Day 113 – 8 miles/1718 (7/18/22)

Maggie and I moseyed out of camp around 9 am. It was a short 8 mile hike down to I-5 near Callahan’s Lodge. We debated going to the lodge, but I stuck my thumb out for the first car approaching the on ramp and the driver stopped for us! The man driving this older, silver Prius got out to rearrange his stuff and make room for us.

Approaching I-5

We mostly talked about existential threats on the quick drive into Ashland. Our driver took us straight to our first stop – the post office. Maggie had a new backpack waiting for her since the aluminum rods in her current pack had broken through the fabric. It was stabbing her lower back, so a new pack was in order. I got a new sunshirt, since my first one had holes in both sounders, leaving me with a pair of lovely little sunburns. We both had new shoes to pick up as well, also much needed.
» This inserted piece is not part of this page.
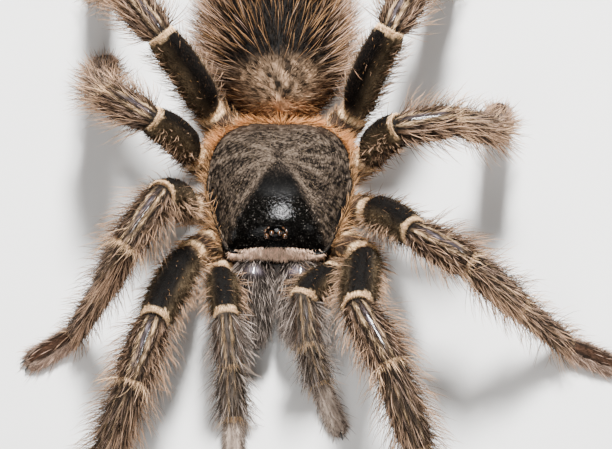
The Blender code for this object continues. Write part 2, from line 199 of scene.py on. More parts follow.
def catmull_rom(before: Array, start: Array, end: Array, after: Array, t: Array) -> Array:
    """The Catmull-Rom curve from start to end, a cubic that is smooth with its neighbours.

    Args:
        before: The point before the start.
        start: Where the curve is at t = 0.
        end: Where it is at t = 1.
        after: The point after the end.
        t: How far along it each result lies.

    Returns:
        Points of the curve.
    """
    return 0.5 * (
        2 * start
        + (end - before) * t
        + (2 * before - 5 * start + 4 * end - after) * t**2
        + (3 * start - before - 3 * end + after) * t**3
    )


def oval(middle: Array, across: Array, above: Array, wide: Array, high: Array, a: Array) -> Array:
    """An oval: middle + across * wide * cos(a) + above * high * sin(a).

    Args:
        middle: Its middle, for each point.
        across: The unit vector of its width.
        above: The unit vector of its height.
        wide: Half its width.
        high: Half its height.
        a: Which way round each point lies.

    Returns:
        The points.
    """
    return middle + across * (wide * np.cos(a))[..., None] + above * (high * np.sin(a))[..., None]


def round_chart(reach: Array, a: Array) -> Array:
    """Places on a colour map at a reach from its middle and at angles a."""
    return np.stack([0.5 + reach * np.cos(a), 0.5 + reach * np.sin(a)], axis=-1)


def ripple(points: Array, wavelength: float, seed: int) -> Array:
    """Smooth irregular values from -1 to 1: the sum of plane waves in random directions.

    Args:
        points: Places in millimetres, (..., 3).
        wavelength: The usual distance between two crests, in millimetres.
        seed: Which pattern.

    Returns:
        One value for each place.
    """
    rng = np.random.default_rng(seed)
    ways = unit(rng.normal(size=(9, 3))) * (TURN / wavelength) * rng.uniform(0.6, 1.5, (9, 1))
    phases = rng.uniform(0, TURN, 9)
    return np.clip(np.sin(points @ ways.T + phases).sum(axis=-1) / 3.2, -1, 1)


# ---------------------------------------------------------------- meshes from arrays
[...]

We walked around downtown Ashland and got lunch.

A hub of arts and culture, we found Ashland to be super cute! We really wanted to stay in Ashland, but everything in our price range was booked up. We took the bus to Medford for only two bucks. We walked a bonus mile by strip malls and parking lots to get some snacks and fuel at REI. Just around the corner was Trader Joe’s where we got more snacks!

“Mecca”

Once again, without even trying, an old man offered to give us ride to our Airbnb. The backpacks are usually a dead giveaway, but it’s still surprising when strangers offer a ride unprompted. This old man, John, occasionally volunteered as a trail angel in Ashland, so he knew we needed help getting around. Finally at the bnb, we settled in and showered up. There was no time for laundry, so we went straight to dinner. We picked up a pint of ice cream on the walk back, and we demolished it back at the room.